##### DATASET ROWS #####

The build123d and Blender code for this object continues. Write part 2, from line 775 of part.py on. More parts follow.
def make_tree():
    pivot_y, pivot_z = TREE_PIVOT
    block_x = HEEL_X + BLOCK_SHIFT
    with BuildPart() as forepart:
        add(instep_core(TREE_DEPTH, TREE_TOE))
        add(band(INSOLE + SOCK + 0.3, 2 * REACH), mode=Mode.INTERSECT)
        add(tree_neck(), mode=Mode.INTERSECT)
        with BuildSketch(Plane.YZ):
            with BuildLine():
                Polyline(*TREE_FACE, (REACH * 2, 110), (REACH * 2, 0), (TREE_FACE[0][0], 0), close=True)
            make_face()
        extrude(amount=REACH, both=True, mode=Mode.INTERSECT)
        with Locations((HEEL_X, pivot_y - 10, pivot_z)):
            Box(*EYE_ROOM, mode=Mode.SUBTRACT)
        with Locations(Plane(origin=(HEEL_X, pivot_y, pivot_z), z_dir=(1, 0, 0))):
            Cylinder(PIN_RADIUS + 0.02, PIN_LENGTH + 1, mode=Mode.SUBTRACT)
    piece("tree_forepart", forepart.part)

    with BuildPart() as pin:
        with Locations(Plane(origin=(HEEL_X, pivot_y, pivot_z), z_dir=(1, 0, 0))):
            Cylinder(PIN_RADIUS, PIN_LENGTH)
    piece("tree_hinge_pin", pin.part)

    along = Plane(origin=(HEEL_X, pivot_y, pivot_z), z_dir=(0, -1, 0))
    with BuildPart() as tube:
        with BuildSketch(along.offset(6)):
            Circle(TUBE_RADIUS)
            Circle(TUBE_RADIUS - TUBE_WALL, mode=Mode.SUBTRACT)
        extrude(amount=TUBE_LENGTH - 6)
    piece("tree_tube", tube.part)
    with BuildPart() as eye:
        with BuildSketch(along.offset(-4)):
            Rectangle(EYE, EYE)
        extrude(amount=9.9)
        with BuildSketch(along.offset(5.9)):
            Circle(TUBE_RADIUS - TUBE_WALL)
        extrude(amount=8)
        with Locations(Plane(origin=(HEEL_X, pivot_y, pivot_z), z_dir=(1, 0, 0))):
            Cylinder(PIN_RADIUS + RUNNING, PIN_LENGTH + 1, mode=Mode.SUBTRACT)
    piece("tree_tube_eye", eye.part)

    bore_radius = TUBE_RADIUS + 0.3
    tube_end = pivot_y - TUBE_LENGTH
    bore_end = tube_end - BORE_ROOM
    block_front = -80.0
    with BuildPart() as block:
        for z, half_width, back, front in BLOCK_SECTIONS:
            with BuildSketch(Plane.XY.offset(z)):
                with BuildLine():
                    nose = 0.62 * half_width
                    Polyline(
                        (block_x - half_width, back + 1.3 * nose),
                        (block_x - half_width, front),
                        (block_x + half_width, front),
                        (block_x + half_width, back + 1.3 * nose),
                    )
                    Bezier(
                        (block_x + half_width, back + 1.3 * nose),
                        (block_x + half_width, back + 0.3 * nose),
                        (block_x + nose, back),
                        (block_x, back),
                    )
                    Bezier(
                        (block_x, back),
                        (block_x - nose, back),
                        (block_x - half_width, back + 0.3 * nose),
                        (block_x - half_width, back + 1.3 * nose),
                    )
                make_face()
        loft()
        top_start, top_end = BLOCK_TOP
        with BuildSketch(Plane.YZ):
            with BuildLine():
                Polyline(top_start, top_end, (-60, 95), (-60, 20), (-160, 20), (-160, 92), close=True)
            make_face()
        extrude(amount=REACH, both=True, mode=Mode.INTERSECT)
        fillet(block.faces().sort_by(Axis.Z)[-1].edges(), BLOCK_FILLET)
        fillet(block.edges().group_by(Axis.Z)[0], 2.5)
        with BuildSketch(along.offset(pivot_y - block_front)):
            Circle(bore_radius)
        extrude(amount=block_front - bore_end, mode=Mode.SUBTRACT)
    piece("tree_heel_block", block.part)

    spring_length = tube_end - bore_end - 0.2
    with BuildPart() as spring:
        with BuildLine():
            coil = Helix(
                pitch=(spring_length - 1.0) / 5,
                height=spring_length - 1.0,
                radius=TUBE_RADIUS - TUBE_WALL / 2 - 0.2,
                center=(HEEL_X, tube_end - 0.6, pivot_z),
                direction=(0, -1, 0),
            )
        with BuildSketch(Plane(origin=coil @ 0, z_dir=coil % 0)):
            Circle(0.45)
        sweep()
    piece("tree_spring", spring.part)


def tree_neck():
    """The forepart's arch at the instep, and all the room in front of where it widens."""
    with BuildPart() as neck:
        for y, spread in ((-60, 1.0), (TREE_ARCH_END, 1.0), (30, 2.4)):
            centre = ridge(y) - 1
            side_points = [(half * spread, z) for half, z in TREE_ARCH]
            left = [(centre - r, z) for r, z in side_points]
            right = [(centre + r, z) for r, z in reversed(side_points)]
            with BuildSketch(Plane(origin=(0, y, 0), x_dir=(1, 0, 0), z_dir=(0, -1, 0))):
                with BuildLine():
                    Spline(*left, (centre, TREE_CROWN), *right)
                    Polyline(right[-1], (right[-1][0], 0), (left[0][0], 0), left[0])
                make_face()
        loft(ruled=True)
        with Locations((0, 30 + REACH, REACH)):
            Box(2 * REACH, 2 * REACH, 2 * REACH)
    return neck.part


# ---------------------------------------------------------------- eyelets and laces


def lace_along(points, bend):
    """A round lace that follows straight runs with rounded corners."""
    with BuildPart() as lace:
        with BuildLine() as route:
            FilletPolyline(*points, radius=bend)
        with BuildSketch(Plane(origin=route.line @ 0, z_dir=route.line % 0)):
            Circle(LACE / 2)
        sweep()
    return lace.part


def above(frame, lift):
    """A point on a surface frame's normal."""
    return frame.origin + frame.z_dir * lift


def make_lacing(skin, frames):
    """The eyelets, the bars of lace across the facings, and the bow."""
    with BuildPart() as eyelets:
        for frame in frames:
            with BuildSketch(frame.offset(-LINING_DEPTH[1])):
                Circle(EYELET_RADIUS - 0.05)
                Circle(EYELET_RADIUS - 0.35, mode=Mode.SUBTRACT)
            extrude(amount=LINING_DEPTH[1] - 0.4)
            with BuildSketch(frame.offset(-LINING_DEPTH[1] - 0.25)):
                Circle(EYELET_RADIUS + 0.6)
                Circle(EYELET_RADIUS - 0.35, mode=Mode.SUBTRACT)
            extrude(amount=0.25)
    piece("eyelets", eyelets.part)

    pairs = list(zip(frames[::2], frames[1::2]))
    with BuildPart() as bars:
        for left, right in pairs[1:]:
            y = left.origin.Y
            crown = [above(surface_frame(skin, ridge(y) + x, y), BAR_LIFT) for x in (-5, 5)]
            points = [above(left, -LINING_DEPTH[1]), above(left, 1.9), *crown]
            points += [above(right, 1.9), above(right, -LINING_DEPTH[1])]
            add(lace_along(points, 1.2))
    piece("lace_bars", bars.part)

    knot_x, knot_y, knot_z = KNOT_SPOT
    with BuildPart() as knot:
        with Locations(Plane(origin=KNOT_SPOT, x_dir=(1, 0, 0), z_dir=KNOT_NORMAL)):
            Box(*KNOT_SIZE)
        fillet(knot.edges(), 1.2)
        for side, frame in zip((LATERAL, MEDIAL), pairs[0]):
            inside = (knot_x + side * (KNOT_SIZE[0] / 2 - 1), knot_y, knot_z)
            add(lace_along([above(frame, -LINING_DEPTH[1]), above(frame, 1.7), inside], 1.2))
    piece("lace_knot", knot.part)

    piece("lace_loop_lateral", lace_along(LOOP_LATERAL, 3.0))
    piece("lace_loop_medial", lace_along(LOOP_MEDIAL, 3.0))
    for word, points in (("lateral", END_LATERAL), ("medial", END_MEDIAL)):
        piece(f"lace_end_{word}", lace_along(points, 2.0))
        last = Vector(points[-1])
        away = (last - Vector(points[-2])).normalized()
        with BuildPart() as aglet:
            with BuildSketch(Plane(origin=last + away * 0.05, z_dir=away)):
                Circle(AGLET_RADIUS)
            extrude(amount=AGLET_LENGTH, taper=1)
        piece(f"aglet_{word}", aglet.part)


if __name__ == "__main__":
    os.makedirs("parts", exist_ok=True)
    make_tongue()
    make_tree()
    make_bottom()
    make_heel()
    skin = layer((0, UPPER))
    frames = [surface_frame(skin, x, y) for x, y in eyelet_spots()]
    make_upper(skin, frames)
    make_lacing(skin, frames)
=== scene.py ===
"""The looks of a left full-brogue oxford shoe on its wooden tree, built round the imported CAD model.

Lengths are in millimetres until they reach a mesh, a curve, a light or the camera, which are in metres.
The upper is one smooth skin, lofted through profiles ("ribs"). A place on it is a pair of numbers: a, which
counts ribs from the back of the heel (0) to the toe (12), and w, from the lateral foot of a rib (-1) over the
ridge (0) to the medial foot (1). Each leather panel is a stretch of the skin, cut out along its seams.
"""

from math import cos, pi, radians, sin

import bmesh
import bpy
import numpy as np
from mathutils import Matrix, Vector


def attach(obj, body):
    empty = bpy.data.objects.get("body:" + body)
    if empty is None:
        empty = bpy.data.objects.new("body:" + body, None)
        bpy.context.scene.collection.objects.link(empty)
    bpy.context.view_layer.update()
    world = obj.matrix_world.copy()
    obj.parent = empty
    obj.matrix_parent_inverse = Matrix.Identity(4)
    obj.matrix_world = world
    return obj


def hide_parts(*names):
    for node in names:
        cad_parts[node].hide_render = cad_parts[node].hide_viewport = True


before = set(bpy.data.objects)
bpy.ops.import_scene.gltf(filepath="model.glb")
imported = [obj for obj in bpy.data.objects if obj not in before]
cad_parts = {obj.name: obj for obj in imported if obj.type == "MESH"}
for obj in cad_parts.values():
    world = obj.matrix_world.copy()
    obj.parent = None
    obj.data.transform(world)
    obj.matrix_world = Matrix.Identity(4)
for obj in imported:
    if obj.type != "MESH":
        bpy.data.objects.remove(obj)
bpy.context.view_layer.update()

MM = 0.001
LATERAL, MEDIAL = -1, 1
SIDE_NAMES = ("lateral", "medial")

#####
##### DATASET ROWS #####

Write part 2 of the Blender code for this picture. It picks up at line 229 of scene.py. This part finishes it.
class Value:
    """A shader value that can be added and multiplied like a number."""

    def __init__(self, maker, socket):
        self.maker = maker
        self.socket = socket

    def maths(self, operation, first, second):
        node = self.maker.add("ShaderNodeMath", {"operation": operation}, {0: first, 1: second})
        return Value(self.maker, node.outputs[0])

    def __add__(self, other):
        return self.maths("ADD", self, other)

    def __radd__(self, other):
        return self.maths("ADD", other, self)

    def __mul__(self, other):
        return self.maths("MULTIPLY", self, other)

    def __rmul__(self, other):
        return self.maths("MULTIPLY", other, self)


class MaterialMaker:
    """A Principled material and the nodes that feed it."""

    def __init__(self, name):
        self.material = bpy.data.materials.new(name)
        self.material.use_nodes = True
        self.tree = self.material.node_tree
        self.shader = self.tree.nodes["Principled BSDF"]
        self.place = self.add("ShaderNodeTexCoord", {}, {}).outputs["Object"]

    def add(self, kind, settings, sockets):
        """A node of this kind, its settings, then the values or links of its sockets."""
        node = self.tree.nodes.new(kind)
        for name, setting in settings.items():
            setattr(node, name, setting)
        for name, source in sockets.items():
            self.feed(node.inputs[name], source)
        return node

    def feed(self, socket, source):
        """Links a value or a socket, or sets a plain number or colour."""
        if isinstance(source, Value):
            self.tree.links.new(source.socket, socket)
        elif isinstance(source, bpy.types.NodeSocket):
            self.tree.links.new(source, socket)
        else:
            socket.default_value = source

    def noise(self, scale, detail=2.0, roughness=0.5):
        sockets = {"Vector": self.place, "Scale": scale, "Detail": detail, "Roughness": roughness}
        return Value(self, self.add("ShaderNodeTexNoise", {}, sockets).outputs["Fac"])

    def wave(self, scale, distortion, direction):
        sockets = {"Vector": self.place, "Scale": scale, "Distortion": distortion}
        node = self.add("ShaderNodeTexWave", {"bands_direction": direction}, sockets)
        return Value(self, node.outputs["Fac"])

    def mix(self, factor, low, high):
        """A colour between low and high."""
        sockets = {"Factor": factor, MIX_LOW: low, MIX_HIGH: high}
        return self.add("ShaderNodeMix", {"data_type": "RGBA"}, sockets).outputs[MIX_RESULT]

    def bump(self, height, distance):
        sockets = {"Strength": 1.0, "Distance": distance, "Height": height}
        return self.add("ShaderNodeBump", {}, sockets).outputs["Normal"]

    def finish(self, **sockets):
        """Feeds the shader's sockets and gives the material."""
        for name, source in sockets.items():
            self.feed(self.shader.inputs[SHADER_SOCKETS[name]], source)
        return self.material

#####

TASK ▸
State how many lines of the records hold the string "context", and nothing else.

SOLVED EXERCISE ▸
3